Rows from a 3D modeling dataset:
===
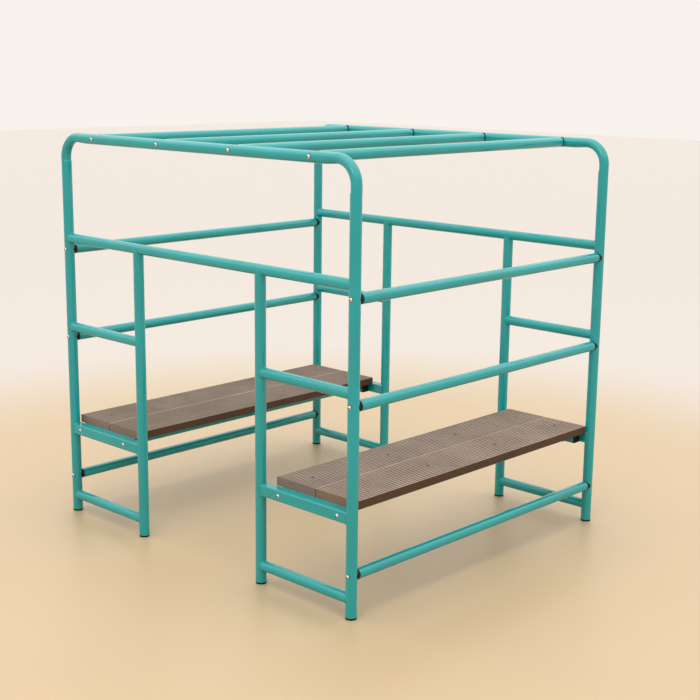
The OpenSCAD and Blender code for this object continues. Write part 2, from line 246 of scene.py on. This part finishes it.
def press(way, wall, axis, before, after, length):
    """Extrudes the run over which the press's die comes on or goes off."""
    done = before
    for share in EASE_SHARES:
        bpy.ops.mesh.extrude_region_move(
            TRANSFORM_OT_translate={"value": tuple(way * length / len(EASE_SHARES))})
        wanted = before + (after - before) * share
        squeeze = [1.0, 1.0, 1.0]
        squeeze[axis] = wanted / done
        bpy.ops.transform.resize(value=tuple(squeeze), center_override=wall)
        done = wanted


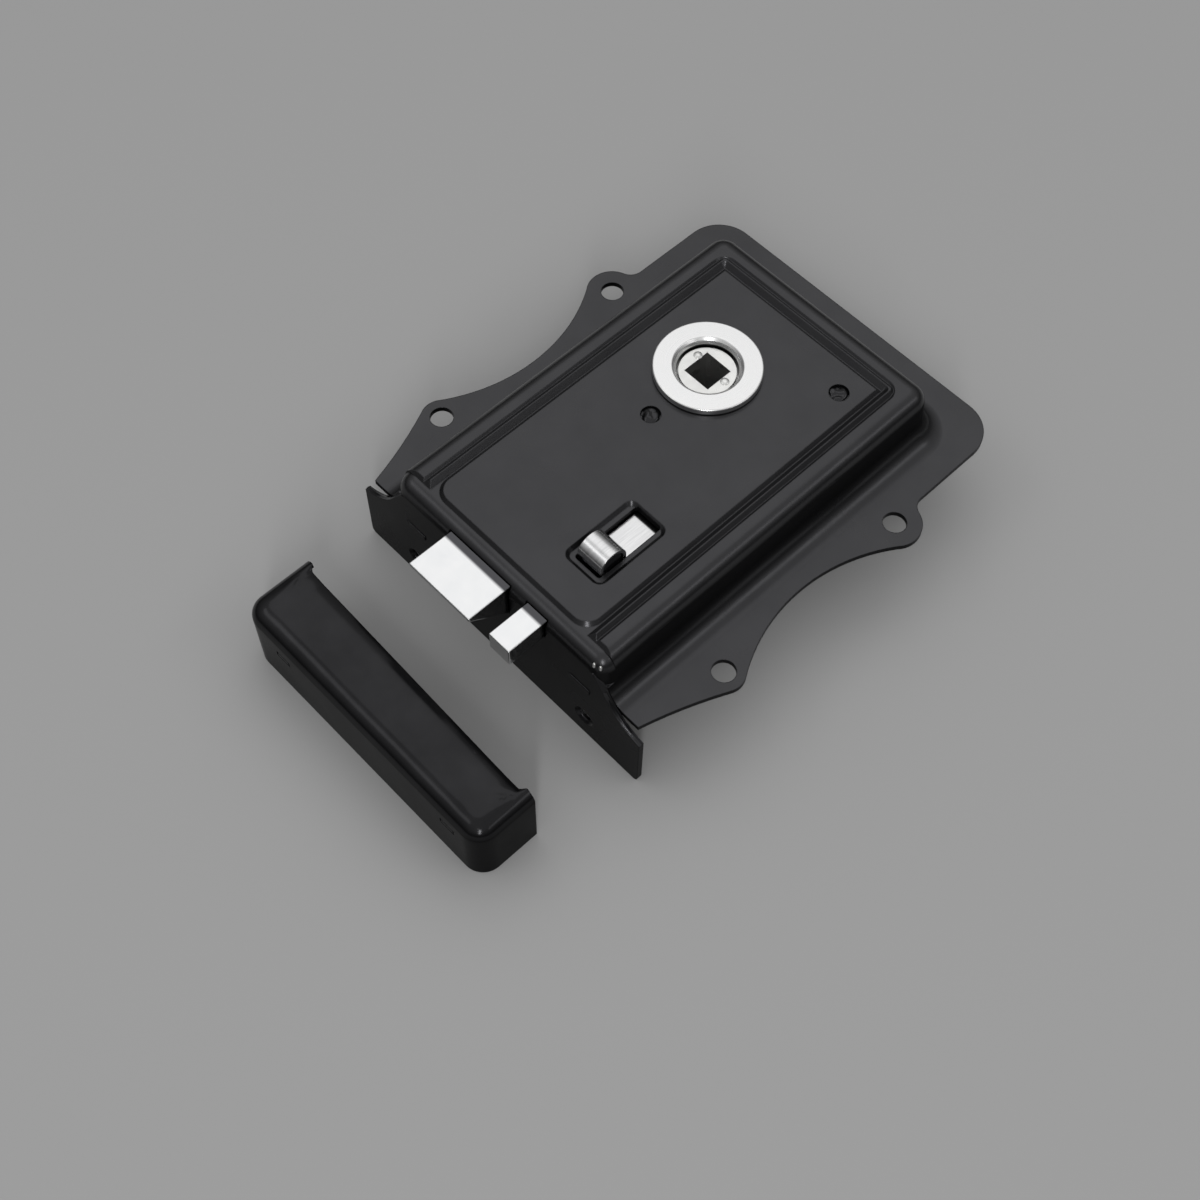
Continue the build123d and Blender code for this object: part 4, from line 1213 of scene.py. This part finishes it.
spring_tree, start, end = new_tree(
    "wound_spring", places=False, Start=0.0, Length=0.018, Radius=0.003, Wire=0.0004, Turns=7.0
)
size = start.outputs
run = new_node(spring_tree, "GeometryNodeCurvePrimitiveLine")
dense = new_node(
    spring_tree, "GeometryNodeResampleCurve", Curve=run.outputs["Curve"], Count=280
)
factor = new_node(spring_tree, "GeometryNodeSplineParameter").outputs["Factor"]
rise = new_node(spring_tree, "ShaderNodeMapRange", SMOOTHLY, Value=factor).outputs["Result"]
reached = calc(spring_tree, "MULTIPLY", rise, size["Length"])
helix = new_node(
    spring_tree, "ShaderNodeCombineXYZ", X=calc(spring_tree, "ADD", reached, size["Start"])
)
whole_turn = calc(spring_tree, "MULTIPLY", size["Turns"], 2 * pi)
angle = calc(spring_tree, "MULTIPLY", factor, whole_turn)
for axis, wave, middle in (("Y", "COSINE", SPRING_AXIS.x), ("Z", "SINE", SPRING_AXIS.y)):
    swing = calc(spring_tree, "MULTIPLY", calc(spring_tree, wave, angle), size["Radius"])
    fill(helix, **{axis: calc(spring_tree, "ADD", swing, middle)})
bent = new_node(
    spring_tree,
    "GeometryNodeSetPosition",
    Geometry=dense.outputs["Curve"],
    Position=helix.outputs["Vector"],
)
wire_round = new_node(
    spring_tree, "GeometryNodeCurvePrimitiveCircle", Resolution=10, Radius=size["Wire"]
)
drawn = new_node(
    spring_tree,
    "GeometryNodeCurveToMesh",
    Curve=bent.outputs["Geometry"],
    Profile_Curve=wire_round.outputs["Curve"],
    Fill_Caps=True,
)
close_tree(spring_tree, drawn.outputs["Mesh"], end, "spring_steel")

# %% [markdown]
# The spring is anchored where it sits on the rod's collar, and it runs the length of the
# box of its solid.

# %% Fit the spring
spring_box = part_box("latch_spring")
spring_span = spring_box[1][0] - spring_box[0][0]
spring_from = spring_box[0][0] + WIRE_R
spring_length = spring_span - 2 * WIRE_R
latch_coil = add_piece(
    "latch_coil",
    grown("latch_coil", spring_tree, Start=spring_from, Length=spring_length, Wire=WIRE_R),
    "spring_steel",
    "case",
    "latch_spring",
)
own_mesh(latch_coil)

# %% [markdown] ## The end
===
▶ [Task to carry out]
Reproduce every line of the data verbatim.

▶ [Exercise output]
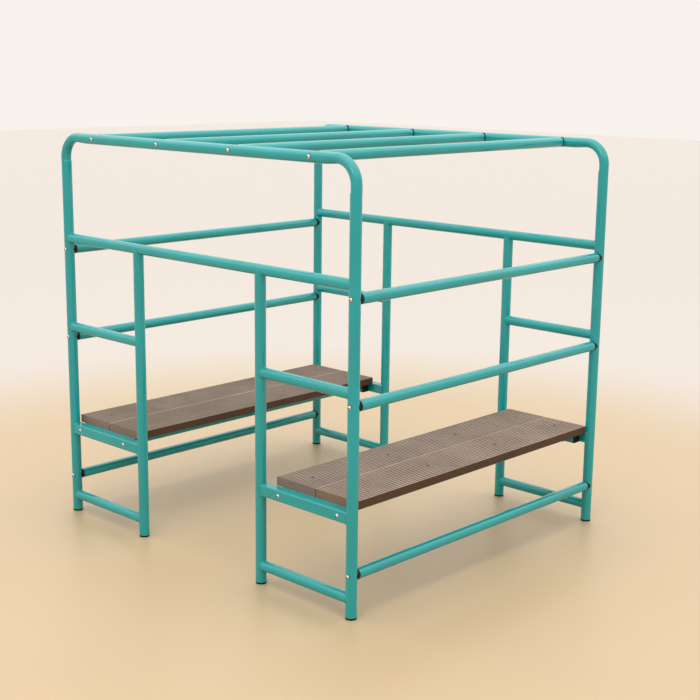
The OpenSCAD and Blender code for this object continues. Write part 2, from line 246 of scene.py on. This part finishes it.
def press(way, wall, axis, before, after, length):
    """Extrudes the run over which the press's die comes on or goes off."""
    done = before
    for share in EASE_SHARES:
        bpy.ops.mesh.extrude_region_move(
            TRANSFORM_OT_translate={"value": tuple(way * length / len(EASE_SHARES))})
        wanted = before + (after - before) * share
        squeeze = [1.0, 1.0, 1.0]
        squeeze[axis] = wanted / done
        bpy.ops.transform.resize(value=tuple(squeeze), center_override=wall)
        done = wanted


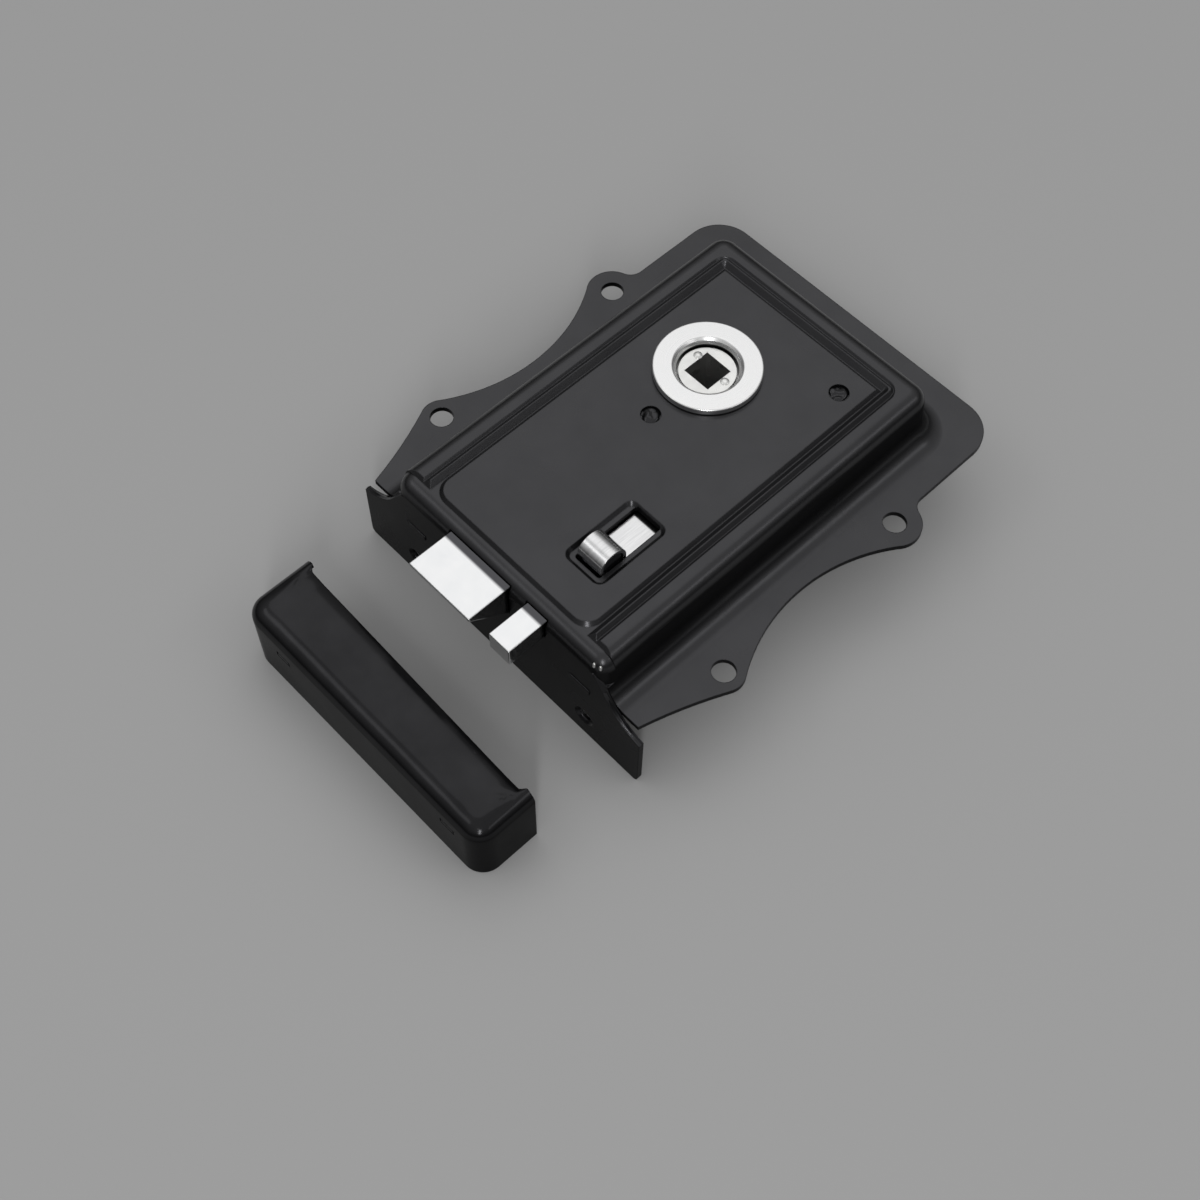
Continue the build123d and Blender code for this object: part 4, from line 1213 of scene.py. This part finishes it.
spring_tree, start, end = new_tree(
    "wound_spring", places=False, Start=0.0, Length=0.018, Radius=0.003, Wire=0.0004, Turns=7.0
)
size = start.outputs
run = new_node(spring_tree, "GeometryNodeCurvePrimitiveLine")
dense = new_node(
    spring_tree, "GeometryNodeResampleCurve", Curve=run.outputs["Curve"], Count=280
)
factor = new_node(spring_tree, "GeometryNodeSplineParameter").outputs["Factor"]
rise = new_node(spring_tree, "ShaderNodeMapRange", SMOOTHLY, Value=factor).outputs["Result"]
reached = calc(spring_tree, "MULTIPLY", rise, size["Length"])
helix = new_node(
    spring_tree, "ShaderNodeCombineXYZ", X=calc(spring_tree, "ADD", reached, size["Start"])
)
whole_turn = calc(spring_tree, "MULTIPLY", size["Turns"], 2 * pi)
angle = calc(spring_tree, "MULTIPLY", factor, whole_turn)
for axis, wave, middle in (("Y", "COSINE", SPRING_AXIS.x), ("Z", "SINE", SPRING_AXIS.y)):
    swing = calc(spring_tree, "MULTIPLY", calc(spring_tree, wave, angle), size["Radius"])
    fill(helix, **{axis: calc(spring_tree, "ADD", swing, middle)})
bent = new_node(
    spring_tree,
    "GeometryNodeSetPosition",
    Geometry=dense.outputs["Curve"],
    Position=helix.outputs["Vector"],
)
wire_round = new_node(
    spring_tree, "GeometryNodeCurvePrimitiveCircle", Resolution=10, Radius=size["Wire"]
)
drawn = new_node(
    spring_tree,
    "GeometryNodeCurveToMesh",
    Curve=bent.outputs["Geometry"],
    Profile_Curve=wire_round.outputs["Curve"],
    Fill_Caps=True,
)
close_tree(spring_tree, drawn.outputs["Mesh"], end, "spring_steel")

# %% [markdown]
# The spring is anchored where it sits on the rod's collar, and it runs the length of the
# box of its solid.

# %% Fit the spring
spring_box = part_box("latch_spring")
spring_span = spring_box[1][0] - spring_box[0][0]
spring_from = spring_box[0][0] + WIRE_R
spring_length = spring_span - 2 * WIRE_R
latch_coil = add_piece(
    "latch_coil",
    grown("latch_coil", spring_tree, Start=spring_from, Length=spring_length, Wire=WIRE_R),
    "spring_steel",
    "case",
    "latch_spring",
)
own_mesh(latch_coil)

# %% [markdown] ## The end

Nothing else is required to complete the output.